Осмелел Ревком и по отношению к городу: наложил на александровскую буржуазию контрибуцию в восемнадцать (18) миллионов рублей.
Снова, как и при Коалиционном Правительстве и Украинской Центральной Раде, начались аресты, и в первую очередь, конечно, правых социалистов (анархистов из-за их влияния в Гуляйпольском и Камышеванском районах пока не осмелились трогать). В Революционном Комитете началось чаще произноситься слово «Комиссар тюрьмы», ибо последняя заняла уже чуть не первое место в «социалистическом» строительстве.
У меня нередко являлось желание взорвать тюрьму, но ни одного разу не удавалось достать достаточное количество динамиту или пироксилина для этого. Я не раз говорил об этом левому эсеру Миргородскому и М. Никифоровой, но они оба испугались и старались меня завалить работой, которая не допустила бы меня сблизиться с красногвардейцами, у которых взрывчатых веществ было очень много.
В Александровске, в Революционном Комитете я брался за всякую работу, какую Комитет на меня взваливал, и делал ее до конца.
Но быть волом, видя, что за твоей спиной черт знает что творится, было не в моем характере, тем более, что я — политический работник не с 1917 года, и работать из-за того, чтобы «всезнающие», «всесильные» похвалили меня, я не мог.
Я определенно и безошибочно видел, что совместная работа с большевиками и левыми эсерами становится для революционных анархистов невозможной, даже на фронте защиты революции. Они в своей революционности начинали заметно изменяться, уделяя внимание исключительно власти над революцией в грубом смысле этого слова.

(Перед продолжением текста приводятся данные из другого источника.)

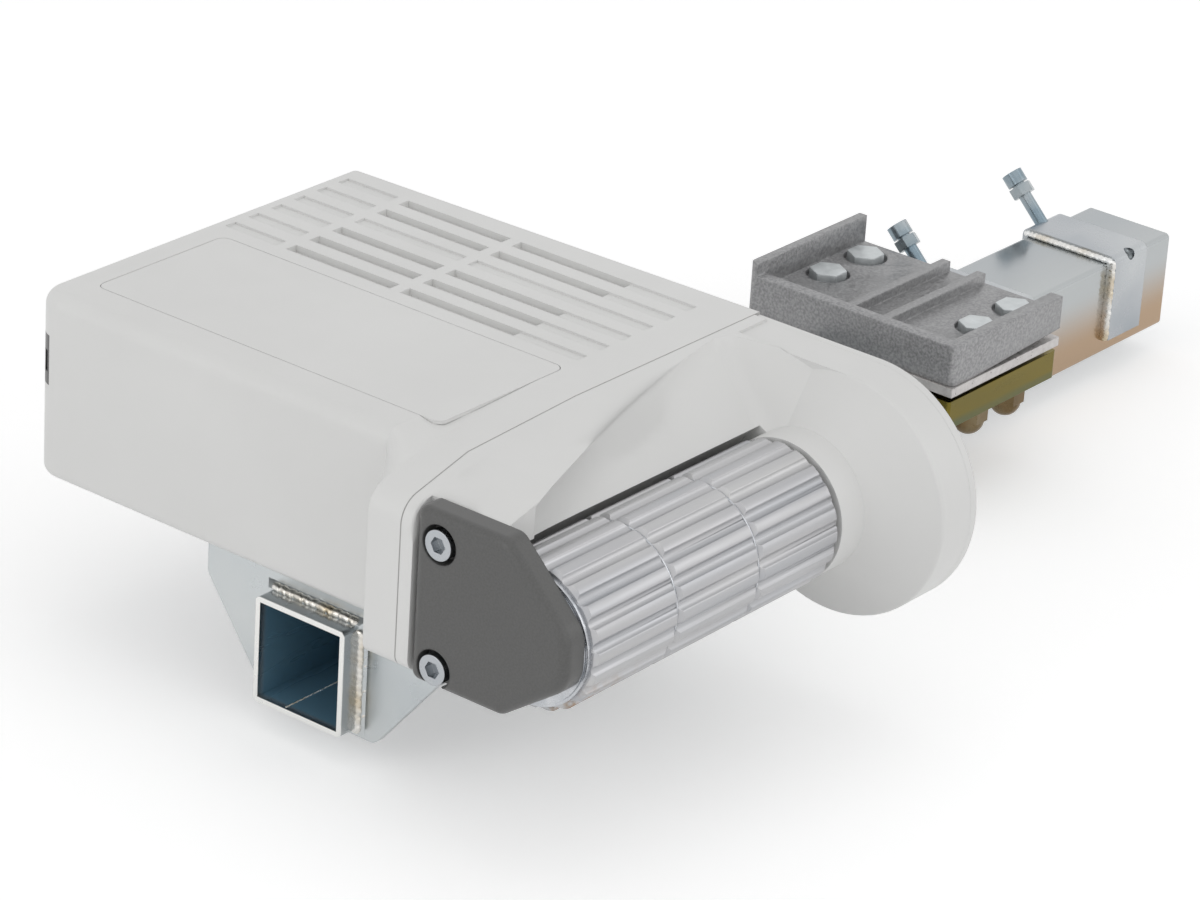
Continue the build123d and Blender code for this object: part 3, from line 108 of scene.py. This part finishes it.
addCamera(photoView)
print("camera set")


# Steps that the materials share

noiseLow, noiseHigh = 0.3, 0.7  # nearly all of a noise texture's values lie between these


def newMaterial(name):
    material = bpy.data.materials.new(name)
    material.use_nodes = True
    material.node_tree.nodes.new("ShaderNodeTexCoord")
    return (material, *reopen(material))


def reopen(material):
    # a material's tree, its shader and its object coordinates
    tree = material.node_tree
    place = tree.nodes["Texture Coordinate"]
    return tree, tree.nodes["Principled BSDF"], place.outputs["Object"]


def baseOf(shader):
    return shader.inputs["Base Color"].links[0].from_socket


def noise(tree, coords, scale, detail=3, stretch=None):
    # stretch is how much the pattern is pulled out along x, y and z
    if stretch:
        mapping = tree.nodes.new("ShaderNodeMapping")
        mapping.inputs["Scale"].default_value = tuple(1 / s for s in stretch)
        tree.links.new(coords, mapping.inputs["Vector"])
        coords = mapping.outputs["Vector"]
    texture = tree.nodes.new("ShaderNodeTexNoise")
    texture.inputs["Scale"].default_value = scale
    texture.inputs["Detail"].default_value = detail
    tree.links.new(coords, texture.inputs["Vector"])
    return texture.outputs["Fac"]


def ramp(tree, value, stops):
    # stops are pairs of a position and a colour, from low to high
    node = tree.nodes.new("ShaderNodeValToRGB")
    elements = node.color_ramp.elements
    for element, (position, colour) in zip(elements, (stops[0], stops[-1])):
        element.position = position
        element.color = (*colour, 1)
    for position, colour in stops[1:-1]:
        elements.new(position).color = (*colour, 1)
    tree.links.new(value, node.inputs["Fac"])
    return node.outputs["Color"]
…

Присматриваясь к их работе в Александровске, а дотоле на уездных и губернских съездах крестьян и рабочих, где к этому времени они были в большинстве, я предвидел, что блок этих двух партий — фикция, что рано или поздно одна какая-либо из них должна будет всосать в себя, или силой сожрать другую, коль обе они за счет революции идут к совершенствованию государства и его власти над свободной общественностью трудящихся.